Determine the tight upper bound for the independence number of the graph $C_{T_n\left(\mathbb{F}\right)}$.

Since the graph $C_{T_n\left(\mathbb{F}\right)}$ can be represented as a product of well-known graph constructions, it is plausible that its automorphism group can also be described as a product of well-known groups. This motivates the following question:

Describe the automorphism group of the graph $C_{T_n\left(\mathbb{F}\right)}$.

Conclusions

We show that the graph $C_{T_n\left(\mathbb{F}\right)}$ is isomorphic to the semistrong product of the complete graph $K_m$ and the antipodal graph of the Hamming graph $A\left(H\right(n,\left|\mathbb{F}\right|\left)\right)$ for some m. In particular, when the field $\mathbb{F}$ contains only two elements, the graph $C_{T_n\left(\mathbb{F}\right)}$ has $2^{n-1}$ connected components, each of which is isomorphic to a complete bipartite graph.
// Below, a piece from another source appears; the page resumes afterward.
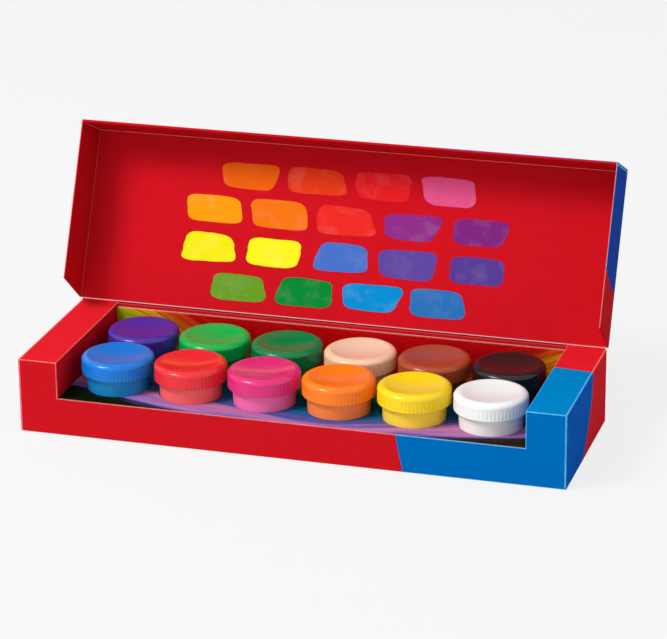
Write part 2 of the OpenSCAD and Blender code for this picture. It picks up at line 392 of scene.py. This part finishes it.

We further prove that the clique number and the chromatic number of $C_{T_n\left(\mathbb{F}\right)}$ are both equal to the number of elements in the field $\mathbb{F}$, and we establish tight upper and lower bounds for the domination number of $C_{T_n\left(\mathbb{F}\right)}$. Additionally, we show that the diameter of $C_{T_n\left(\mathbb{F}\right)}$ equals 2, and that its triameter equals 6 in the case $\left|\mathbb{F}\right|>2$. Several open problems are also formulated in this paper.